John Vanderslice - Emerald City
Album Review

John Vanderslice – Emerald City

Anyone who not only believes Bill Gates Must Die, but puts out a massive record to back it up is someone you’re bound to pay attention to. And so when the same person releases a new album, it’s not hard to find yourself paying extra careful attention.

That’s the main problem with bring outspoken; people expect you to back it up – just ask The Beatles and Jesus.

But on Emerald City, John Vanderslice simply reinforces his position as one of the most exciting of a new generation of American songwriters.

The album reminds me of reading Rock Falls, by Richard Ford, a great, but underrated writer. The stories are simple, the premise of each story even simpler, but the writing rings with truth.

Like Ford, Vanderslice uses an eloquent prosaic style to capture the mood of his thoughts. And whether it’s an American soldier taking control of a Minaret, after having cut down an Iraqi village’s women, or the neurotic codeine addict being stalked by a journalist in a Chevy Impala (when all he wants to do is survive the night without the drugs), he weaves a spellbinding web of words and music.
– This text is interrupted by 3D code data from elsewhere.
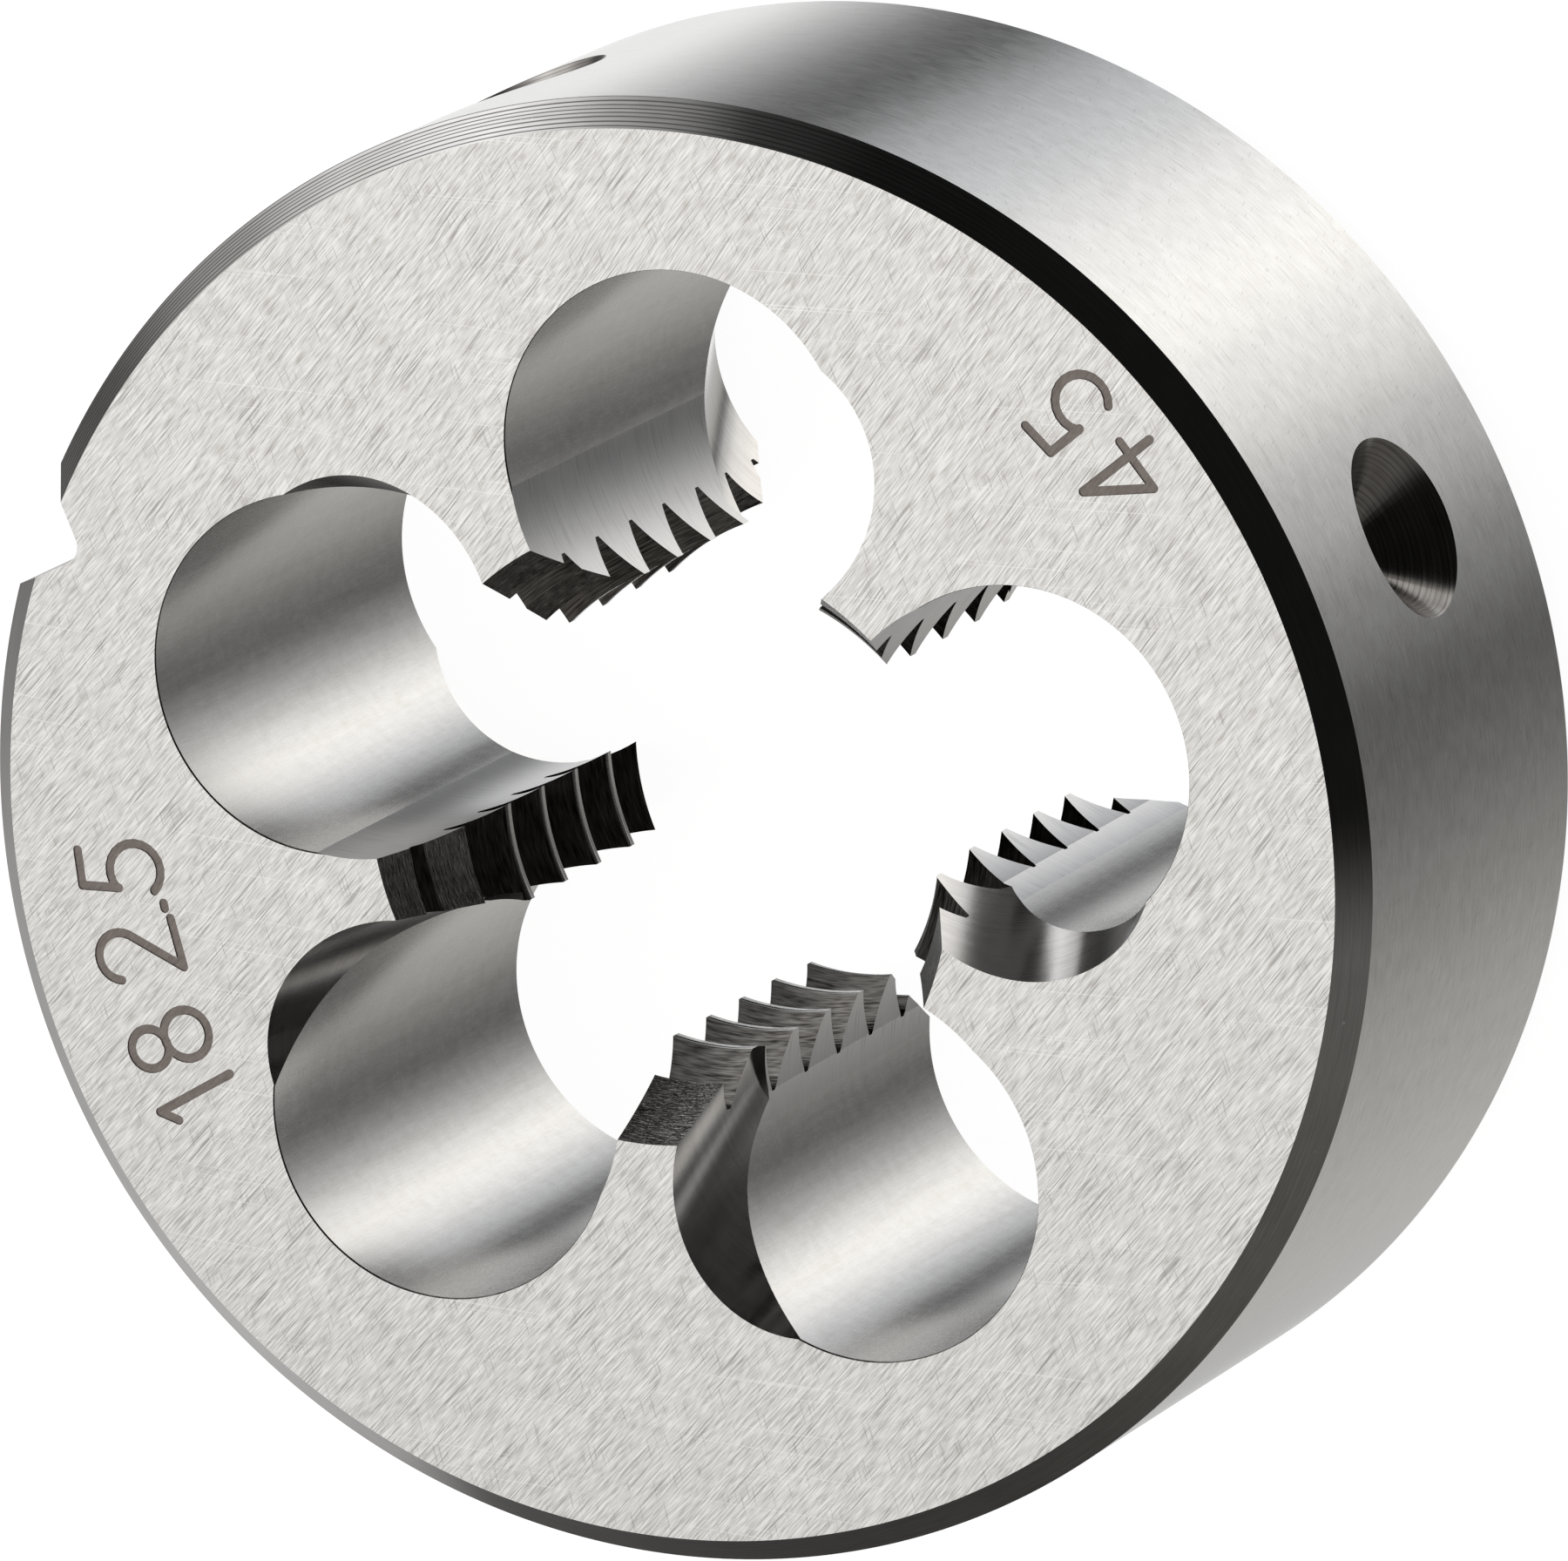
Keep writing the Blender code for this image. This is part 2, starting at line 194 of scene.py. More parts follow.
# What a user would change on the finishes. Sizes are in mm. lines: length, width, share. detail: how finely the
# lines are broken up. patches: size, share. scratches: turn from the lines in degrees, length, width, how rare,
# strength, colour. flecks: size, how rare, strength, colour. rings: pitch, strength, drift, depth, colour.
# ringsFrom: where along u the rings start and where they are full. bump: height of the finest lines. edge: how
# bright and what colour a grazing look along the surface is.
finishes = dict(
    # surface ground: dense short strokes in flat arcs, drawn coarse enough to show, so a soft warm grey sheen
    groundFace=dict(light="#ffffff", dark="#b3b0ac", lines=((0.60, 0.055, 1.5), (2.2, 0.08, 0.42)),
                    patches=(2.2, 0.16), roughness=(0.32, 0.42), anisotropy=0.45, bump=0.0016,
                    scratches=((1, 2.4, 0.055, 0.71, 0.50, "#7f7b77"), (58, 1.1, 0.06, 0.76, 0.35, "#8d8985"),
                               (-1, 1.8, 0.055, 0.72, 0.60, "#ffffff"), (-52, 9.0, 0.06, 0.78, 0.35, "#ffffff"))),
    # centreless ground: short fine dashes round the rim, faintly mottled, so its reflections smear softly
    groundRim=dict(light="#ffffff", dark="#c4c2bf", lines=((0.7, 0.08, 0.55), (3.0, 0.12, 0.20)),
                   patches=(0.7, 0.50), roughness=(0.17, 0.25), anisotropy=0.35, bump=0.0011,
                   scratches=((1, 1.6, 0.07, 0.74, 0.25, "#9a9793"), (72, 0.6, 0.06, 0.78, 0.25, "#8a8784"))),
    # turned before hardening: a few ridges from the tool's feed
    turnedChamfer=dict(light="#dcdad7", dark="#aaa7a3", lines=((6.0, 0.06, 0.6), (1.0, 0.08, 0.4)),
                       patches=(1.6, 0.40), roughness=(0.13, 0.18), anisotropy=0.3, bump=0.0008,
                       flecks=((0.16, 0.77, 0.5, "#ffffff"),), rings=(0.165, 0.90, 3.0, 0.3, "#2f2c2a"),
                       ringsFrom=(98, 118)),
    # drilled and reamed: satin, clouded, with faint lines along the hole
    drilledWall=dict(light="#ffffff", dark="#d3d0cc", lines=((5.0, 0.30, 0.35), (0.6, 0.07, 0.40)),
                     patches=(0.5, 0.60), roughness=(0.23, 0.31), anisotropy=0.15, bump=0.0012),
    # hollow ground by a small wheel: satin with fine bright scratches in arches
    groundFlank=dict(light="#ffffff", dark="#dddcdd", lines=((1.8, 0.05, 0.8), (6.0, 0.10, 0.5)),
                     patches=(0.9, 0.50), roughness=(0.28, 0.38), anisotropy=0.3, bump=0.0016,
                     scratches=((2, 3.0, 0.05, 0.70, 0.55, "#ffffff"), (-4, 2.0, 0.05, 0.74, 0.40, "#7d7f82"))),
    # edges of the chip holes, broken with a stone: a faint dark line
    brokenEdge=dict(light="#8c8883", dark="#2f2b28", lines=((0.5, 0.10, 1.2), (1.5, 0.3, 0.8)),
                    patches=(0.5, 0.9), roughness=(0.35, 0.45), anisotropy=0.0, bump=0.004),
    # spiral point, ground fine: near a mirror, so it shows black and bright bands
    wheelGrind=dict(light="#f1efed", dark="#b7b3af", lines=((2.5, 0.06, 0.55), (8.0, 0.25, 0.35)),
                    patches=(0.8, 0.40), roughness=(0.11, 0.19), anisotropy=0.3, bump=0.0009,
                    flecks=((0.14, 0.77, 0.5, "#4a4642"),)),
    # thread sides and groove bottoms, chased by the tap that cut them: dark, partly their own oxide and partly
    # painted shade of the deep grooves
    threadSide=dict(light="#a09c97", dark="#322e2b", lines=((0.7, 0.05, 1.3), (2.2, 0.08, 0.6)),
                    patches=(0.8, 0.6), roughness=(0.11, 0.20), anisotropy=0.2, bump=0.0030, edge="#8c8c8c"),
    # crests of the teeth, rubbed bright
    toothTip=dict(light="#ffffff", dark="#c9c6c2", lines=((2.0, 0.05, 0.6), (0.5, 0.1, 0.4)),
                  patches=(0.8, 0.5), roughness=(0.16, 0.24), anisotropy=0.2, bump=0.0012),
    # relieved lead, backed off with a coarse wheel: a torn skin that sparkles where there is light to catch
    leadCone=dict(light="#f4f0eb", dark="#5f5953", lines=((0.34, 0.055, 1.3), (1.2, 0.09, 0.7)), detail=2.0,
                  patches=(0.4, 0.8), roughness=(0.18, 0.28), anisotropy=0.1, bump=0.0220, edge="#808080"),
    # milled notch: plain dark grey
    milledNotch=dict(light="#9a9793", dark="#575451", lines=((4.0, 0.14, 0.7), (1.0, 0.08, 0.5)),
                     patches=(1.2, 0.5), roughness=(0.28, 0.36), anisotropy=0.3, bump=0.0025),
    # countersunk screw seat: rings from the drill's lips under a black skin
    drilledSeat=dict(light="#cfcac5", dark="#7d7873", lines=((5.0, 0.09, 0.7), (1.2, 0.07, 0.5)),
                     patches=(1.4, 0.6), roughness=(0.18, 0.26), anisotropy=0.4, bump=0.0018,
                     rings=(0.17, 0.35, 5.0, 0.5, "#262220")),
    # etched numbers: a shallow matt recess, brown grey
    etchedMark=dict(light="#a39a95", dark="#6f6662", lines=((0.5, 0.09, 0.7), (0.2, 0.08, 0.5)),
                    patches=(0.5, 0.6), roughness=(0.46, 0.54), anisotropy=0.0, bump=0.003),
)
steels = {name: machinedSteel(name, look) for name, look in finishes.items()}
report("materials made")


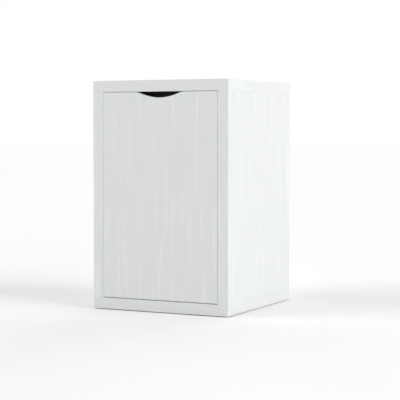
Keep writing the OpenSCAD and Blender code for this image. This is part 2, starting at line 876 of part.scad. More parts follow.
module slide_inners() {
    color(STEEL) at_both_sides() translate([0, slide_y, slide_z]) {
        bar(car_x, car_x + member_t, 0, member_len, -in_half, in_half);
        for (s = [-in_half, in_half - member_t])
            bar(car_x, car_x + slide_w / 2 - 2, 0, member_len, s, s + member_t);
    }
}

module left_slide_middle() {
    mirror([1, 0, 0]) slide_middle();
}

module right_slide_middle() {
    slide_middle();
}

ball_r = ball_gap / 2 - 0.05;
cage_t = 1;
cage_len = 0.6 * slide_len;
cage_y = 0.3 * slide_len;                     // front end of a cage when the drawer is shut
ball_count = 9;

// Ball retainer: a channel of sheet metal with a row of balls along both edges
module cage(x0, x1, ball_x, half) {
    color(STEEL) translate([0, slide_y + cage_y, slide_z]) {
        bar(x1 - cage_t, x1, 0, cage_len, -half - cage_t / 2, half + cage_t / 2);
        for (z = [-half, half]) {
            bar(x0, x1, 0, cage_len, z - cage_t / 2, z + cage_t / 2);
            for (i = [0 : ball_count - 1])
                translate([ball_x, (i + 0.5) * cage_len / ball_count, z]) sphere(ball_r);
        }
    }
}

module outer_cages() {
    at_both_sides() cage(car_x + 7, column_face - member_t - 0.5, car_x + slide_w / 2 + 1,
        slide_h / 2 - member_t - ball_gap / 2);
}

module inner_cages() {
    at_both_sides() cage(car_x + 3.3, car_x + slide_w / 2 - 0.75, car_x + 5.2,
        mid_half - member_t - ball_gap / 2);
}

module drawer_stops() {
    color(DARK) at_both_sides() translate([0, slide_y + member_len + 0.7, slide_z])
        bar(car_x + 2, column_face - member_t, 0, stop_len, -mid_half, mid_half);
}

spacer_w = 40;
spacer_t = 2;

module slide_spacers() {
    h = slide_h / 2 - 1;
    color(STEEL) at_both_sides() for (y = [slide_y + 14, slide_y + slide_len - 60])
        translate([0, y, slide_z]) {
            bar(column_face, column_face + spacer_t, 0, spacer_w, -h, h);
            bar(in_x - spacer_t, in_x, 0, spacer_w, -h, h);
            bar(column_face, in_x, 0, spacer_t, -h, h);
        }
}

// ---------------------------------------------------------------- controls and wiring

module control_panel() {
    half = panel_w / 2;
    z0 = ceil_z - panel_h;
    color(DARK) difference() {
        bar(-half, half, panel_y, panel_y + panel_depth, z0, ceil_z);
        bar(-half + 2, half - 2, panel_y + 3, panel_y + panel_depth + 1, z0 + 2, ceil_z - 2);
        for (x = [start_x, stop_x]) translate([x, panel_y - 1, control_z])
            rotate([-90, 0, 0]) cylinder(r = button_r + 0.3, h = 6);
        translate([lock_x, panel_y - 1, control_z]) rotate([-90, 0, 0]) cylinder(r = lock_r + 0.3, h = 6);
        translate([lens_x, panel_y - 1, control_z]) rotate([-90, 0, 0]) cylinder(r = lens_r + 0.02, h = 6);
    }
}

// A round cap along Y, standing out of the control panel
module control_cap(x, r, out, inside) {
    translate([x, panel_y - out, control_z]) rotate([-90, 0, 0]) cylinder(r = r, h = out + inside);
}

module start_button() {
    color([0.25, 0.60, 0.35]) control_cap(start_x, button_r, button_out, 8);
}

module stop_button() {
    color([0.75, 0.16, 0.14]) control_cap(stop_x, button_r, button_out, 8);
}

module key_lock() {
    color(STEEL) difference() {
        union() {
            control_cap(lock_x, lock_r, 1.5, 12);
            bar(lock_x - 1.2, lock_x + 1.2, panel_y - 8.5, panel_y - 1, control_z - 7, control_z + 7);
        }
        translate([lock_x, 0, control_z]) rotate([90, 0, 0])
            translate([0, 4.6, 0]) cylinder(r = 1, h = case_d);
    }
}

module indicator_lens() {
    color([0.75, 0.85, 0.75]) control_cap(lens_x, lens_r, 0.8, 5);
}

box_size = [120, 50, 130];
box_x = -in_x + 20;
box_z = tray_z + 92;

module control_box() {
    color(DARK) difference() {
        bar(box_x, box_x + box_size.x, back_in - box_size.y, back_in, box_z, box_z + box_size.z);
        bar(box_x + 2.5, box_x + box_size.x - 2.5, back_in - box_size.y + 2.5, back_in + 1,
            box_z + 2.5, box_z + box_size.z - 2.5);
    }
}

module power_inlet() {
    color(DARK) translate([inlet_x, 0, inlet_z]) {
        difference() {
            union() {
                bar(-inlet_w / 2, inlet_w / 2, back_in - 18, back_out + eps, -inlet_h / 2, inlet_h / 2);
                bar(-inlet_flange.x / 2, inlet_flange.x / 2, back_out, back_out + 3,
                    -inlet_flange.y / 2, inlet_flange.y / 2);
            }
            bar(-inlet_w / 2 + 1.5, inlet_w / 2 - 1.5, back_in - 14, back_out + 4,
                -inlet_h / 2 + 2, inlet_h / 2 - 2);
        }
        for (p = [[-7, -1], [0, 2], [7, -1]])
            bar(p.x - 1, p.x + 1, back_in - 15, back_out - 2, p.y - 2.5, p.y + 2.5);
    }
}

cable_r = 2.5;
cable_y = back_in - 8;
cable_top = ceil_z - cable_r - 0.8;
loom_x = box_x + 30;

module wiring_harness() {
    box_face = box_x + box_size.x;
    motor_side = motor_x - motor_r;
    color(DARK) {
        // mains lead, from the inlet to the control box
        cable([[inlet_x, back_in - 18, inlet_z], [inlet_x, cable_y - 18, inlet_z],
            [inlet_x, cable_y - 18, box_z + 110], [inlet_x - 20, cable_y, box_z + 110],
            [box_face, cable_y, box_z + 110]], cable_r);
        // motor lead
        cable([[box_face, cable_y, box_z + 20], [box_face + 30, cable_y, box_z + 20],
            [motor_side - 16, drive_y + 10, box_z + 20], [motor_side - 3.5, drive_y, box_z + 20]], cable_r);
        // control lead, up the back and along the ceiling
        cable([[loom_x, cable_y - 12, box_z + box_size.z], [loom_x, cable_y - 12, cable_top],
            [loom_x, panel_y + panel_depth + 30, cable_top],
            [-panel_w / 2 + 30, panel_y + panel_depth + 10, cable_top - 6],
            [-panel_w / 2 + 30, panel_y + panel_depth - 6, cable_top - 8]], cable_r);
    }
}

module drawer_sensor() {
    color(DARK) bar(bridge_x0 + 10, bridge_x0 + 30, bridge_y0, bridge_y0 + 12, bridge_z, tray_z + 30);
}

// ---------------------------------------------------------------- the nodes

top_panel();
bottom_panel();
left_panel();
right_panel();
back_panel();
panel_dowels();
back_screws();
floor_glides();
base_plate();
left_column();
right_column();
top_beam();
frame_bolts();
deck();
press_rails();
foot_bearings();
top_bushes();
motor_bridge();
gearcase();
gearcase_lid();
motor_body();
motor_cap();
drive_chain();
control_box();
power_inlet();
wiring_harness();
control_panel();
indicator_lens();
slide_outers();
slide_spacers();
drawer_stops();
drawer_sensor();
drawer_front();
finger_cup();
front_frame();
front_screws();
carriage();
bin();
slide_inners();
left_slide_middle();
right_slide_middle();
outer_cages();
inner_cages();
ram_plate();
ram_shell();
crosshead();
power_nuts();
guide_shoes();
left_screw();
right_screw();
left_sprocket();
right_sprocket();
drive_shaft();
drive_sprocket();
reduction_gear();
motor_rotor();
start_button();
stop_button();
key_lock();
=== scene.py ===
"""Looks of a cabinet trash compactor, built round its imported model.

Every length is in metres in the model's own frame: +Z up, -Y out of the drawer front, and the
origin in the middle of the footprint on the floor. Each sub-assembly is a class that builds its
pieces and dresses them; each finish is a frozen dataclass that builds one material.
"""

import json
import logging
import math
from dataclasses import dataclass, field
from enum import Enum
from typing import Callable, Iterable, Sequence

import bmesh
import bpy
from mathutils import Matrix, Vector

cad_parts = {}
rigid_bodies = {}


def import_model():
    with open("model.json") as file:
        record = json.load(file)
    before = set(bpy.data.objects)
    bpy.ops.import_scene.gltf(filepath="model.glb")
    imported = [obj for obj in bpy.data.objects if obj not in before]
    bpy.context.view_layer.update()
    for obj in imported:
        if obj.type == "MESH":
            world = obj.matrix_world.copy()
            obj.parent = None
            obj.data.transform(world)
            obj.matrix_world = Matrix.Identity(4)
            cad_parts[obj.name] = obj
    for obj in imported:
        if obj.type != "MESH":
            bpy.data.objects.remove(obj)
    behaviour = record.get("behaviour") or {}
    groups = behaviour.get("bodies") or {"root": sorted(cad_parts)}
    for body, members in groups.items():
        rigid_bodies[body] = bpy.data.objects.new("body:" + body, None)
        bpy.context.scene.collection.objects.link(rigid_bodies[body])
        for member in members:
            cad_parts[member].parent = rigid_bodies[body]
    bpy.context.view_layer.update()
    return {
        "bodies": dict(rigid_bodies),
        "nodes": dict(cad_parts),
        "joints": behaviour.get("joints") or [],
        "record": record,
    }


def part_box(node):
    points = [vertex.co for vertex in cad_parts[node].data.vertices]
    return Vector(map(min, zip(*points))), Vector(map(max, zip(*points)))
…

Time to Go would likely be the track to attract a populist radio audience with it’s driving rhythm, and emphatic chorus.

But it’s in his quieter, quirkier…let’s be honest…his pure fucking dark moments that the whole package really comes to the fore.

And that’s no more evident than on Tablespoon of Codeine: the story of a person hounded by the press and by his or her own addiction. It’s not simply a ponderous story in a collection of tales railing against US policies; the invasion of Iraq in particular – I get the feeling this is the song and the sentiment that the rest of the album hangs on to.

With piano chords stripped back so far as to be nearly obscene (without the minor chord change it’s touch and go), it’s a mesmerising look into an idea that most of the characters in this grim fairy tale relate to.

If you like music with a healthy dose of escapism give this one a miss.

If you rate music that pushes boundaries as well as buttons, this is will be one of the best buys you make this year.